Which is not to say that Stewart has gone soft. She still lives her own legend—sleeping four hours a night, enduring back-to-back meetings and photo shoots all day, then retreating to one of her homes to reseed the lawn or service the snowblower. Says Simonyi, who met her at a 1996 fundraiser in Manhattan and calls her a "good friend": "Life is her profession. When she entertains, it's done professionally. When she plays Scrabble, she plays to win."
She has pushed herself since her fabled childhood in working-class Nutley, N.J., where Martha Kostyra grew up the second of six children of first-generation Polish-Americans Edward (who died in 1979) and Martha, 85. Then came the modeling jobs that helped pay her way through New York City's Barnard College, seven years as a Manhattan stockbroker, and two decades of sweating with a smile as she built a catering business from her Westport basement into the conglomerate that bears her name.

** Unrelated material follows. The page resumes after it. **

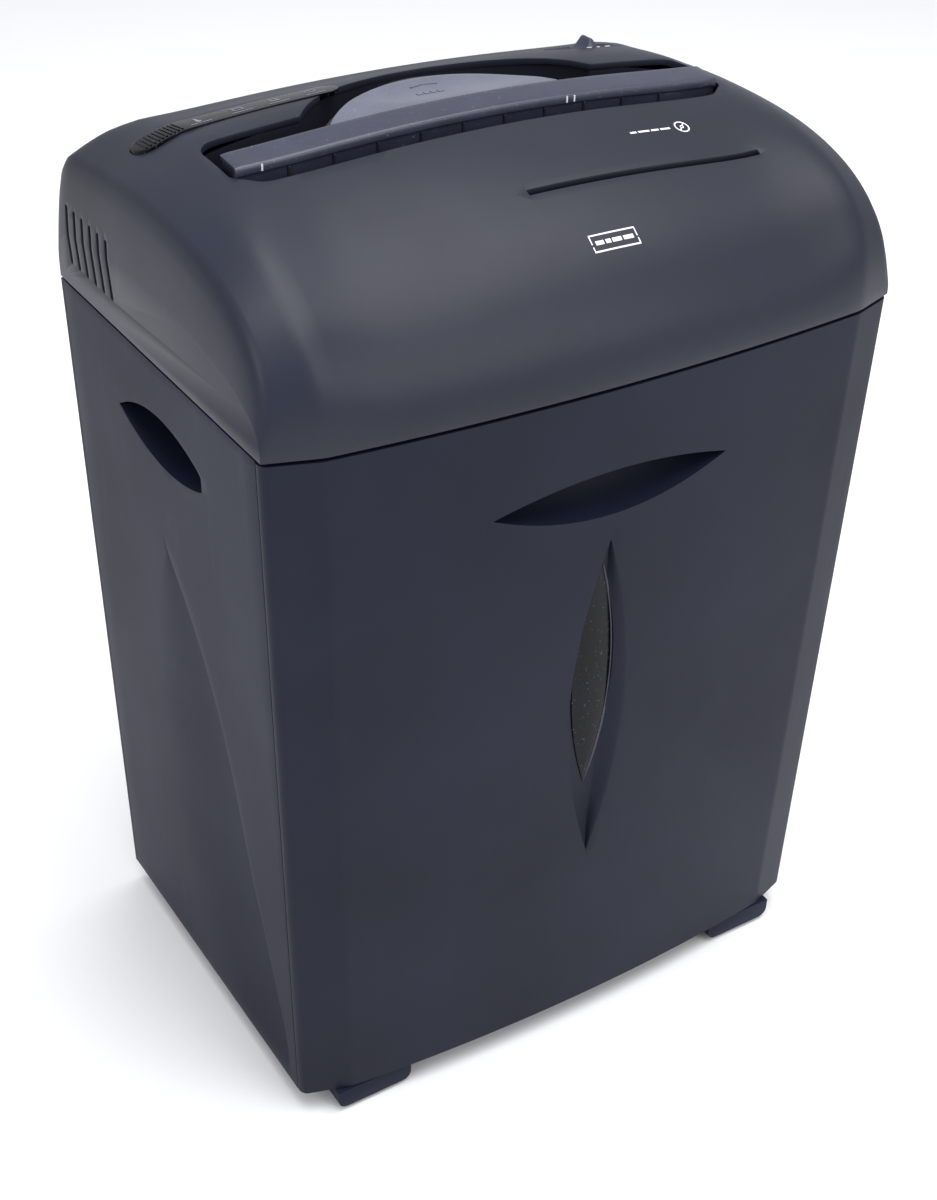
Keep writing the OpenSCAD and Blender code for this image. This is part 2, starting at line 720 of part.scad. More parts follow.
module board_parts() color("gray") translate([board_x, board_y, z_head + 7.6]) {
    translate([10, 8, 0]) cube([18, 15, 16]);
    translate([38, 34, 0]) cylinder(h = 24, r = 8);
    translate([56, 8, 0]) cube([12, 3, 22]);
    translate([60, 28, 0]) cube([20, 12, 12]);
}

gland_r = 6;
module gland_place() {
    translate([-half_w + 60, y_back, z_head + 14]) rotate([90, 0, 0]) children();
}
module power_gland() color("black") gland_place() difference() {
    union() {
        cylinder(h = 10, r = gland_r);
        translate([0, 0, head_t]) cylinder(h = 3, r = gland_r + 2.5);
    }
    translate([0, 0, -1]) cylinder(h = 12, r = gland_r - 2.4);
}

switch_x = half_w - 62;
module bin_switch() color("black") translate([switch_x, y_crease + 14, z_seam - 14]) cube([26, 9, 8]);
module bin_magnet() color("silver") translate([switch_x + 8, y_crease + 1.5, z_seam - 14]) cube([10, 4, 8]);

// ---------- tray and fixings ----------

module head_tray() color([0.12, 0.13, 0.16]) difference() {
    union() {
        translate([0, 0, z_cab_top]) linear_extrude(seam_gap) polygon(plan_points(half_w, 1.8, y_back - 1.8));
        translate([0, 0, z_cab_top - 4]) linear_extrude(4.1)
            polygon([for (p = plan_points(half_w - panel_t, 0, y_back - panel_t - fit))
                [p.x * (half_w - panel_t - fit - 0.3) / (half_w - panel_t), max(p.y, y_crease + 12)]]);
    }
    // shreds fall through here
    translate([-plate_x + 2, plate_front + 12, z_cab_top - 10]) cube([2 * plate_x - 4, plate_rear - plate_front - 24, 20]);
    // room for the drive gear
    translate([plate_x + plate_t + 1, y_rear_shaft - 30, z_cab_top - 10]) cube([gear_plate_x - plate_x - plate_t - 2, 60, 20]);
    boss_places() translate([0, 0, z_cab_top - 10]) cylinder(h = 20, r = screw_r + 0.3);
}

module head_screws() color("silver") boss_places() {
    translate([0, 0, z_cab_top - 4 - screw_head_h]) cylinder(h = screw_head_h, r = screw_head_r);
    translate([0, 0, z_cab_top - 4.2]) cylinder(h = 18, r = screw_r - 0.1);
}

// ---------- cabinet ----------

module grip_outline(grow) {
    intersection() {
        translate([grip_y, grip_z]) lens_shape(grip_w + 2 * grow, grip_h * 0.55 + grow, grip_h * 0.45 + grow);
        translate([grip_y - grip_w / 2 + 8, grip_z - 50]) square([grip_w * 2, 100]);
    }
}

module side_panel(side) {
    difference() {
        union() {
            difference() {
                cabinet_block(0, z_floor, z_cab_top, y_back);
                cabinet_block(panel_t, z_floor - 1, z_cab_top + 1, y_back - panel_t);
            }
            intersection() {
                along_x(side > 0 ? half_w - grip_depth - 2 : -half_w, grip_depth + 2) grip_outline(2);
                cabinet_block(0.5, z_floor, z_cab_top, y_back);
            }
        }
        translate([side > 0 ? half_w - grip_depth : -half_w - 10, 0, 0]) along_x(0, grip_depth + 10) grip_outline(0);
        // only this side is kept
        translate([side > 0 ? -big : -half_w + 22, -big / 2, 0]) cube([big + half_w - 22, big, big]);
        // the bin's front takes the corners, the back panel takes the rear
        translate([-big / 2, -big + y_corner + corner_seam, 0]) cube([big, big, big]);
        translate([-big / 2, y_back - panel_t - 0.05, 0]) cube([big, big, big]);
    }
}

// Flange inside each side panel that the back panel is screwed to
module rear_flange(side) difference() {
    intersection() {
        cabinet_block(panel_t - 0.5, z_floor, z_cab_top, y_back);
        translate([side > 0 ? screw_x - 6 : -screw_x - big + 6, y_back - panel_t - flange_t, z_floor + panel_t + fit])
            cube([big, flange_t - run, z_cab_top - z_floor - panel_t - 6]);
    }
    cabinet_screw_places() cylinder(h = 40, r = screw_r + run, center = true);
}
module side_panel_left() color([0.13, 0.14, 0.2]) {
    side_panel(-1);
    rear_flange(-1);
}
module side_panel_right() color([0.13, 0.14, 0.2]) {
    side_panel(1);
    rear_flange(1);
}

module back_panel() color([0.13, 0.14, 0.2]) difference() {
    intersection() {
        cabinet_block(0, z_floor, z_cab_top, y_back);
        translate([-big / 2, y_back - panel_t, 0]) cube([big, big, big]);
    }
    for (i = [0:7]) translate([-70 + i * 20, y_back, z_seam - 40]) cube([4, 20, 26], center = true);
    cabinet_screw_places() {
        cylinder(h = 40, r = screw_r + run, center = true);
        translate([0, 0, -screw_head_h]) cylinder(h = 10, r = screw_head_r + run);
    }
}

module base_panel() color([0.11, 0.12, 0.15]) intersection() {
    cabinet_block(panel_t + run, z_floor, z_cab_top, y_back - panel_t);
    translate([-big / 2, y_corner + corner_seam, z_floor]) cube([big, big, panel_t]);
}

// Runners on the base panel, one each side of the bucket
module bin_runners() color("dimgray") for (i = [-1, 1])
    translate([i * (bucket_side + 0.4 + runner_w / 2) - runner_w / 2, y_corner + 12, z_floor + panel_t])
        cube([runner_w, body_d - 34, runner_h]);

module foot_blocks(y) for (i = [-1, 1]) translate([i * foot_x, y, 0]) {
    translate([-foot_w / 2 + 5, 0, pad_t]) cube([foot_w - 10, foot_l, foot_h - pad_t]);
    translate([-foot_w / 2, 0, pad_t + 5]) cube([foot_w, foot_l, foot_h - pad_t - 5]);
    for (k = [-1, 1]) translate([k * (foot_w / 2 - 5), foot_l, pad_t + 5]) rotate([90, 0, 0]) cylinder(h = foot_l, r = 5);
}
front_foot_y = y_crease - 1;
rear_foot_y = y_back - foot_l - 6;
module front_feet() color([0.1, 0.11, 0.15]) difference() {
    foot_blocks(front_foot_y);
    // step under the bin's front
    translate([-big / 2, y_crease - 20, z_floor - 0.4]) cube([big, 20 + facet_d + corner_seam + 0.4, 20]);
}
module rear_feet() color([0.1, 0.11, 0.15]) foot_blocks(rear_foot_y);
module foot_pads() color([0.08, 0.08, 0.08]) for (i = [-1, 1], y = [front_foot_y, rear_foot_y])
    translate([i * foot_x, y + foot_l / 2, 0]) cylinder(h = pad_t, r = 10);

screw_x = half_w - side_taper - 14;
module cabinet_screw_places() for (i = [-1, 1], z = [z_floor + 30, z_seam / 2 + 20, z_seam - 60])
    translate([i * screw_x, y_back, z]) rotate([-90, 0, 0]) children();
module cabinet_screws() color("silver") cabinet_screw_places() {
    translate([0, 0, -panel_t - flange_t]) cylinder(h = panel_t + flange_t, r = screw_r);
    translate([0, 0, -screw_head_h]) cylinder(h = screw_head_h, r = screw_head_r);
}

// ---------- bin ----------

// Side view of the handle scoop, whose floor curves up to the back
module scoop_profile(grow) {
    along_x(-scoop_w / 2 - 5, scoop_w + 10) polygon(concat(
        [[y_bow - 20, scoop_z + scoop_up + grow], [y_bow - 20, scoop_z - scoop_down - grow]],
        [for (a = [0:15:90]) [y_bow + (scoop_depth + grow) * sin(a),
            scoop_z + scoop_up - (scoop_up + scoop_down + grow) * cos(a)]],
        [[y_bow + scoop_depth + grow, scoop_z + scoop_up + grow]]));
}

// Plan of the leaf-shaped recess: a flat floor for the window, then a ramp
module leaf_profile() {
    translate([0, 0, leaf_z - leaf_h / 2]) linear_extrude(leaf_h) polygon([
        [-leaf_w, y_bow - 20], [-leaf_w, leaf_floor], [window_x + window_w / 2 + 0.5, leaf_floor],
        [leaf_w / 2 + 0.5, y_bow + fit], [leaf_w, y_bow + fit], [leaf_w, y_bow - 20]]);
}

module bin_front() color([0.125, 0.135, 0.195]) {
    difference() {
        union() {
            difference() {
                cabinet_block(0, z_floor + 0.3, bin_top, y_back);
                cabinet_block(panel_t, z_floor - 1, bin_top + 5, y_back + 5);
            }
            // pockets behind the scoop and the leaf
            intersection() {
                union() {
                    intersection() {
                        along_y(y_bow - 20, scoop_depth + 40)
                            translate([0, scoop_z]) lens_shape(scoop_w + 8, scoop_up + 3, scoop_down + 3);
                        scoop_profile(2);
                    }
                    along_y(y_bow - 20, 20 + leaf_depth + 2.2)
                        translate([0, leaf_z]) rotate(90) lens_shape(leaf_h + 12, leaf_w / 2 + 2.5, leaf_w / 2 + 2.5);
                }
                cabinet_block(0.6, z_floor, bin_top, y_back);
            }
        }
        intersection() {
            along_y(y_bow - 20, scoop_depth + 40)
                translate([0, scoop_z]) lens_shape(scoop_w, scoop_up, scoop_down);
            scoop_profile(0);
        }
        intersection() {
            along_y(y_bow - 20, 40) translate([0, leaf_z]) rotate(90) lens_shape(leaf_h, leaf_w / 2, leaf_w / 2);
            leaf_profile();
        }
        along_y(y_bow - 20, 60)
            translate([window_x, window_z]) rotate(90) lens_shape(window_h, window_w / 2, window_w / 2);
        translate([-big / 2, y_corner + corner_seam - bin_gap, 0]) cube([big, big, big]);
    }
    // bosses that the bucket is screwed to
    difference() {
        intersection() {
            bin_screw_places() translate([0, 0, -60]) cylinder(h = 60, r = screw_r + 2.5);
            cabinet_block(panel_t - 0.5, z_floor, bin_top, y_back);
        }
        bin_screw_places() cylinder(h = 2 * boss_hole, r = screw_r + run, center = true);
    }
}

module bin_window() color([0.06, 0.07, 0.1])
    along_y(leaf_floor - 0.6, 2.2) translate([window_x, window_z]) rotate(90)
        lens_shape(window_h - 0.4, window_w / 2 - 0.15, window_w / 2 - 0.15);

module bin_bucket() color([0.1, 0.105, 0.13]) difference() {
    translate([-bucket_side, bucket_front, bucket_floor])
        cube([2 * bucket_side, bucket_back - bucket_front, bucket_top - bucket_floor]);
    translate([-bucket_side + bucket_t, bucket_wall + bucket_t, bucket_floor + bucket_t])
        cube([2 * (bucket_side - bucket_t), bucket_back - bucket_wall - 2 * bucket_t, big]);
    // the front wall stands back from the scoop's pocket
    translate([-big / 2, bucket_wall - big, bucket_floor + bucket_t]) cube([big, big, big]);
    bin_screw_places() cylinder(h = 20, r = screw_r + run, center = true);
}

// Screws through the bucket's front wall into the bosses
boss_hole = 12;
module bin_screw_places() for (i = [-1, 1], z = [z_floor + 46, z_seam - 78])
    translate([i * (scoop_w / 2 + 27), bucket_wall, z]) rotate([-90, 0, 0]) children();
module bin_screws() color("silver") bin_screw_places() {
    translate([0, 0, 1 - boss_hole]) cylinder(h = boss_hole - 1 + bucket_t, r = screw_r);
    translate([0, 0, bucket_t]) cylinder(h = screw_head_h, r = screw_head_r);
}

head_cover();
control_lens();
indicator_board();
indicator_lamps();
mode_switch();
mode_knob();
throat_front_guide();
throat_rear_guide();
finger_well();
throat_flap();
flap_tab();
flap_pins();
sensor_lever();
sensor_pin();
disc_chute();
head_tray();
cutter_plate_left();
cutter_plate_right();
cutter_tie_rods();
cutter_bearings();
stripper_front();
stripper_rear();
cutter_shaft_front();
cutter_shaft_rear();
cutter_discs_front();
cutter_discs_rear();
timing_gear_front();
timing_gear_rear();
drive_gear();
intermediate_gear();
intermediate_axle();
gear_plate();
motor_can();
motor_armature();
motor_pinion();
motor_fan();
motor_bracket();
thermal_cutout();
main_board();
board_parts();
power_gland();
bin_switch();
head_screws();
side_panel_left();
side_panel_right();
back_panel();
base_panel();
bin_runners();
front_feet();
rear_feet();
foot_pads();
cabinet_screws();
bin_front();
bin_window();
bin_bucket();
bin_magnet();
bin_screws();
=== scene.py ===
import json
import math

import bmesh
import bpy
from mathutils import Matrix, Vector


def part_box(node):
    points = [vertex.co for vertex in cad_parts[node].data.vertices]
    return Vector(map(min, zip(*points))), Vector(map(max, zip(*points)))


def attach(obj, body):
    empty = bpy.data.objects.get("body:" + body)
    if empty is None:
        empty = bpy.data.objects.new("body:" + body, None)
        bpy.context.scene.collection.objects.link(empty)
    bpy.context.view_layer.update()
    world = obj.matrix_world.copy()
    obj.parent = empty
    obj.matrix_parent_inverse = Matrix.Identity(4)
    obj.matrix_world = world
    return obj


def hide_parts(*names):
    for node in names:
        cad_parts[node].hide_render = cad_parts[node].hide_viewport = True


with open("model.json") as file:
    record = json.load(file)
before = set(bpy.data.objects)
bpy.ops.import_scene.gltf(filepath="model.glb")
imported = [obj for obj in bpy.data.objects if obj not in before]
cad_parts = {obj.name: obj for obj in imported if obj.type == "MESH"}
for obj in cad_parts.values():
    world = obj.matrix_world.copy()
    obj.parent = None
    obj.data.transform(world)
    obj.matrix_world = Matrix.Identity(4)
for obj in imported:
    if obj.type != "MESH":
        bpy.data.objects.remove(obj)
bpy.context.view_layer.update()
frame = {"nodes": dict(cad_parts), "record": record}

mm = 0.001


# shader wiring

class Wire:
    # wraps one output socket, so that sums on it add Math nodes
    def __init__(self, tree, socket=None):
        self.tree = tree
        self.socket = socket

    def add(self, kind, settings=None, inputs=None, out=0):
        made = self.tree.nodes.new("ShaderNode" + kind)
        for name, value in (settings or {}).items():
            if name == "stops":
                setStops(made.color_ramp, value)
            else:
                setattr(made, name, value)
        for name, value in (inputs or {}).items():
            if isinstance(value, Wire):
                self.tree.links.new(value.socket, made.inputs[name])
            else:
                made.inputs[name].default_value = value
        return Wire(self.tree, made.outputs[out])

    def maths(self, operation, first, second=0.0):
        return self.add("Math", {"operation": operation}, {0: first, 1: second})

    def __add__(self, other):
        return self.maths("ADD", self, other)

    __radd__ = __add__

    def __mul__(self, other):
        return self.maths("MULTIPLY", self, other)

    __rmul__ = __mul__

    def __sub__(self, other):
        return self.maths("SUBTRACT", self, other)

    def __rsub__(self, other):
        return self.maths("SUBTRACT", other, self)

    def colours(self, first, second):
        # this wire chooses between two colours
        return self.add("Mix", {"data_type": "RGBA"}, {0: self, 6: first, 7: second}, 2)

    def noise(self, place, scale, detail=2.0, roughness=0.5):
        inputs = {"Vector": place, "Scale": scale, "Detail": detail, "Roughness": roughness}
        return self.add("TexNoise", None, inputs)

    def spread(self, low, high):
        # stretches a noise's middle range to 0..1
        return self.add("MapRange", None, {0: self, 1: low, 2: high, 3: 0.0, 4: 1.0})


def setStops(ramp, stops):
    while len(ramp.elements) < len(stops):
        ramp.elements.new(0.5)
    for element, (place, colour) in zip(ramp.elements, stops):
        element.position = place
        element.color = colour


def newMaterial(name, metallic=0.0, constants=None):
    material = bpy.data.materials.new(name)
    material.use_nodes = True
    shader = material.node_tree.nodes["Principled BSDF"]
    shader.inputs["Metallic"].default_value = metallic
    for socket, value in (constants or {}).items():
        shader.inputs[socket].default_value = value
    start = Wire(material.node_tree)
    place = start.add("TexCoord", None, None, 3)
    return material, shader, start, place


def feed(start, shader, socket, wire):
    start.tree.links.new(wire.socket, shader.inputs[socket])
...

Of course, not everything came up gardenias—there was the acrimonious 1990 dissolution of Stewart's 29-year marriage to publisher Andy Stewart, 61, the father of her only child, Alexis. (Andy left Martha and subsequently married her former assistant Robyn Fairclough; they have three children.) "I'm sure she has regrets about marrying someone who turned out to be such a creep," says Alexis, who no longer speaks to her father but says she and Martha are "very close; we talk at least once a day." Martha, for her part, remains determinedly upbeat. "According to my fortune-teller, I'm supposed to get married twice more," she says, adding with a laugh, "Wish for me!"
In the meantime, she counts her blessings. On the day her IPO soared, recalls Stephen Drucker, the editor of Martha Stewart Living, "she was the hostess of the biggest party in the business world." Later she attended a luncheon at the home of Talk magazine editor Tina Brown. "How're you doing, Martha?" Brown reportedly greeted her. "I'm rich!" came the triumphant reply.
"Did I say that? No," Stewart insists, with a twinkle. So how did she celebrate? "I went home and cleaned the chicken coop," she jokes. "No, I did nothing to splurge. What I want is intangible: more time." And more goods bearing the Martha Stewart stamp. The money, she says, "will allow me to expand." Is that, as she might put it, a "good thing"? "Yes, it is, dear," she says.